**Your objective**
The complete listing should be restated exactly.

start Source material

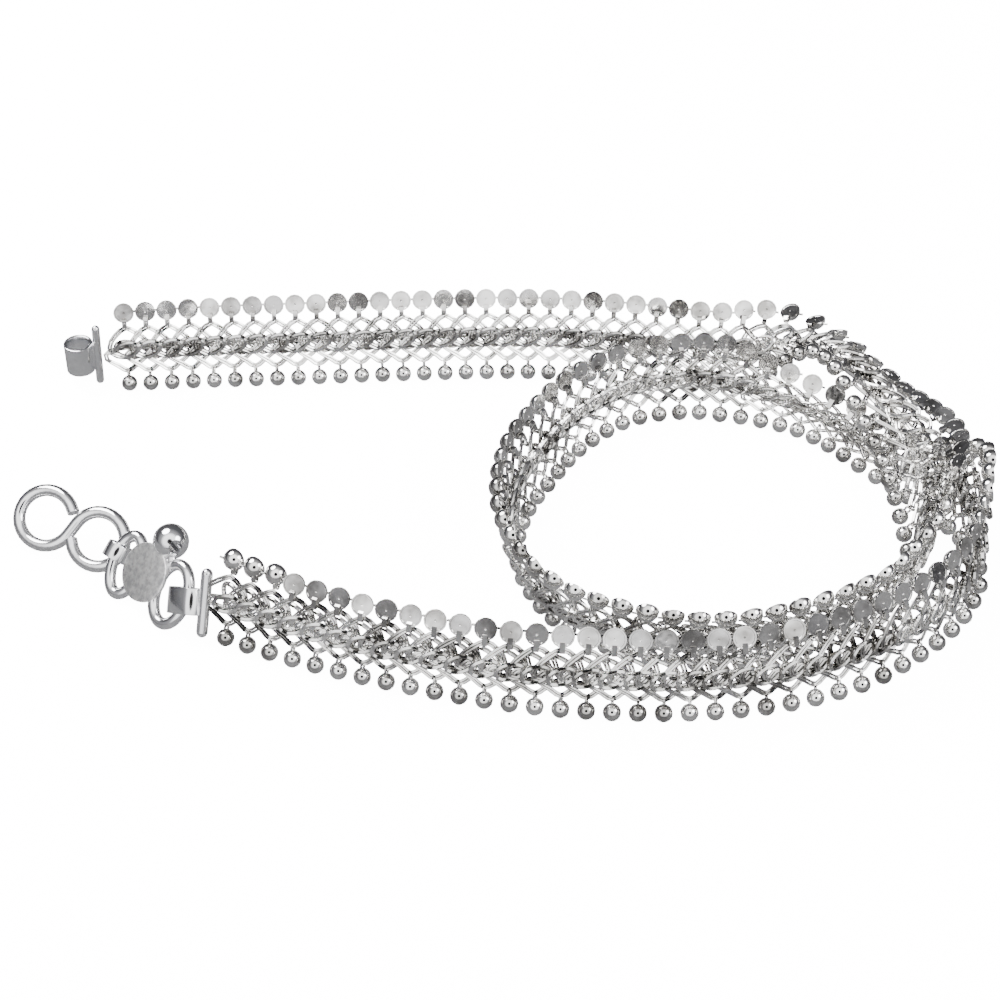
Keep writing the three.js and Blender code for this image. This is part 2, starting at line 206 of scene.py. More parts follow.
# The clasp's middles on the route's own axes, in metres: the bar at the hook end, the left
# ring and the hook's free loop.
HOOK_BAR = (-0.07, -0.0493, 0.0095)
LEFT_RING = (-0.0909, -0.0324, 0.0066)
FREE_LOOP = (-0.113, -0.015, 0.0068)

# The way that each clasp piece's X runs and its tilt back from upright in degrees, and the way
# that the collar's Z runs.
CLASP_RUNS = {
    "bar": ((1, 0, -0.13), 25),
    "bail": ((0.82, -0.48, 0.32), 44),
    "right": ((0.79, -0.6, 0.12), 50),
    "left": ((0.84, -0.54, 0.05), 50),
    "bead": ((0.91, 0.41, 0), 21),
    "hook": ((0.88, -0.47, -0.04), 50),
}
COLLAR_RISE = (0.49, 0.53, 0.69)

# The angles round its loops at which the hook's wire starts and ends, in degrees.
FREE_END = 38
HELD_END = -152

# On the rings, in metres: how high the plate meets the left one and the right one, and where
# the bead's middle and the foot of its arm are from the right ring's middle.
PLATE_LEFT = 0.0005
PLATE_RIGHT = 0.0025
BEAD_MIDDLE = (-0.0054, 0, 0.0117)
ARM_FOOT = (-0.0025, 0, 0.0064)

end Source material

**Finished task**
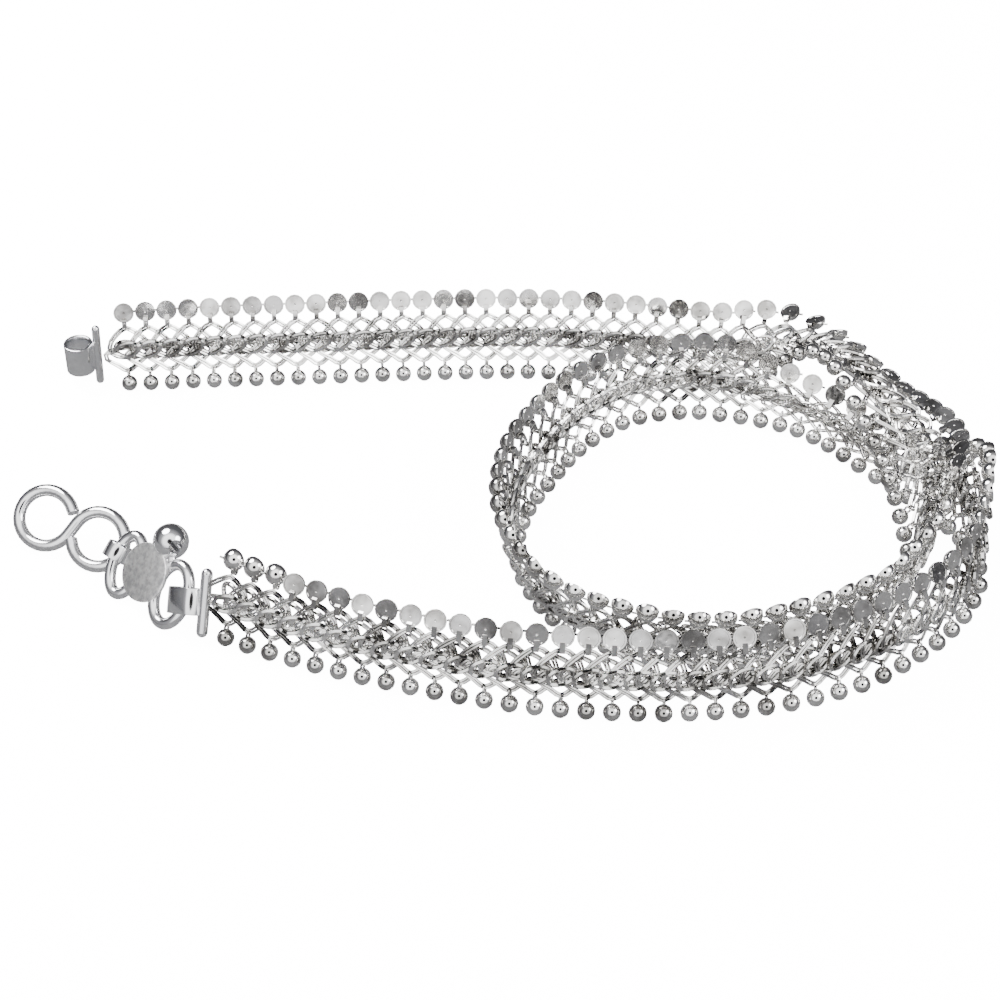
Keep writing the three.js and Blender code for this image. This is part 2, starting at line 206 of scene.py. More parts follow.
# The clasp's middles on the route's own axes, in metres: the bar at the hook end, the left
# ring and the hook's free loop.
HOOK_BAR = (-0.07, -0.0493, 0.0095)
LEFT_RING = (-0.0909, -0.0324, 0.0066)
FREE_LOOP = (-0.113, -0.015, 0.0068)

# The way that each clasp piece's X runs and its tilt back from upright in degrees, and the way
# that the collar's Z runs.
CLASP_RUNS = {
    "bar": ((1, 0, -0.13), 25),
    "bail": ((0.82, -0.48, 0.32), 44),
    "right": ((0.79, -0.6, 0.12), 50),
    "left": ((0.84, -0.54, 0.05), 50),
    "bead": ((0.91, 0.41, 0), 21),
    "hook": ((0.88, -0.47, -0.04), 50),
}
COLLAR_RISE = (0.49, 0.53, 0.69)

# The angles round its loops at which the hook's wire starts and ends, in degrees.
FREE_END = 38
HELD_END = -152

# On the rings, in metres: how high the plate meets the left one and the right one, and where
# the bead's middle and the foot of its arm are from the right ring's middle.
PLATE_LEFT = 0.0005
PLATE_RIGHT = 0.0025
BEAD_MIDDLE = (-0.0054, 0, 0.0117)
ARM_FOOT = (-0.0025, 0, 0.0064)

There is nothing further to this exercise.